BGM did not return Cartt.ca’s request for an interview.
CanWest Global has been able to serve the Southern Ontario market with its Global and CH brands for example, because CH in Southern Ontario serves Hamilton and Global serves Toronto. Each station has separate newsrooms, too. Same goes for CHUM with A-Channel Barrie and Citytv Toronto. All are available across Southern Ontario and are meant to gather as many Toronto eyeballs as possible, but are all technically different markets.
Also missing from the CHUM/BGM announcement was any mention of tangible benefits, another precursor to every broadcast deal in Canada. The rule is that 10% of the purchase price when broadcast assets change hands would go towards programming. When Bell Canada purchased CTV for $2.3 billion in 1999 (this was before Bell Globemedia existed. That came some months later), it immediately announced a $230 million benefits package that, among other things, let CTV open a number of foreign news bureaus, for example.
The Commission "will generally expect applicants to make commitments to clear and unequivocal tangible benefits representing a financial contribution of 10% of the value of the transaction, as accepted by the Commission,"’ says paragraph 22 of the ’99 TV policy.
None of today’s releases say anything about such potential benefits (which could be as high as $170 million, depending on how the deal’s value is set. With debt: $1.7 billion. Without: $1.4 billion). Should anything be read into the missing benefits mention? Perhaps, given that some broadcasters believe that portion of the Commission’s policy is an unwanted sales tax. They want the condition dropped.
That’ll come up during the TV policy review, too. "In the Ripley’s Believe It or Not exhibit, you will find that the CRTC requires the purchaser in any transaction for the acquisition of a licensed television broadcasting operation, to commit to industrial benefits expenditures equivalent to at least 10% of the transaction value. Clearly this policy is nothing more than a tax on transactions and is not designed to encourage a stronger Canadian media industry facing intense global competition. It had its time and place but that is long gone," said CanWest Global CEO Leonard Asper in a speech to the Empire Club last month.

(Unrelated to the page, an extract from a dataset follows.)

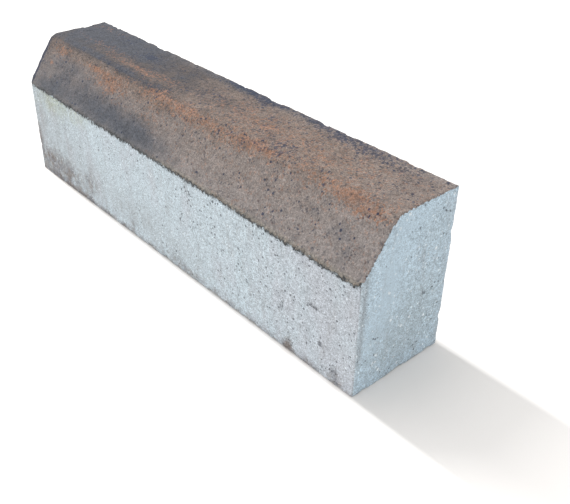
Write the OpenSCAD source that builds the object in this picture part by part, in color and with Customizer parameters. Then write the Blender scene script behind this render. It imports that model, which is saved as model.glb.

But now, let the speculation begin on just what will happen next. Who will purchase the former "New-nets", CHUM’s A-Channels? The six stations in Victoria but also serving Vancouver; Barrie but also serving Toronto; and in London, Wingham, Windsor and Ottawa would be affordable for just about every sizeable Canadian media company.
Some will already have had a recent look at CHUM and passed on making a bid. However, we don’t know how the sale process went for sure because no members of the Waters family (which owns 90% of CHUM’s shares) were made available for today’s conference call. Company founder Alan Waters died late last year and at the time, his sons, Jim and Ron, said they weren’t interested in selling right away.
From this chair, best guess at a front-runner would be Quebecor. It badly needs some scale in English TV and to spread some costs around from its money-losing SUN TV in Toronto. Quebecor CEO Pierre Karl Péladeau is on record wanting to obtain more English Canadian TV assets. Corus Entertainment has some broadcast assets too and its not inconceivable that it would buy the A-Channels. However, those in the financial community pine for a Corus-Alliance Atlantis marriage instead.
The same analysts are predicting (hoping for?) an Astral Media purchase of Standard Broadcasting, as has been rumored, and then perhaps turn itself into an income trust.
Rogers Media could be a player, too, or maybe the A-Channels will be sold off piecemeal, with Pattison Broadcasting taking Victoria, for example.
CanWest Global has enough on its plate in terms of debt and other pressing issues at home and abroad and most suspect they won’t be a player. In fact this new, huge, CTV and the buying power it will have relative to CanWest has to be very worrisome for the ruling Asper family.
Whatever happens, look for the CRTC to have a very open mind when it comes to the hearings into additional TV stations in Calgary and Edmonton, for example. With so many existing stations looking like they may be in the hands of just two players, the sometimes-activist Commission just might want to add more transmitters in the growing economy out west.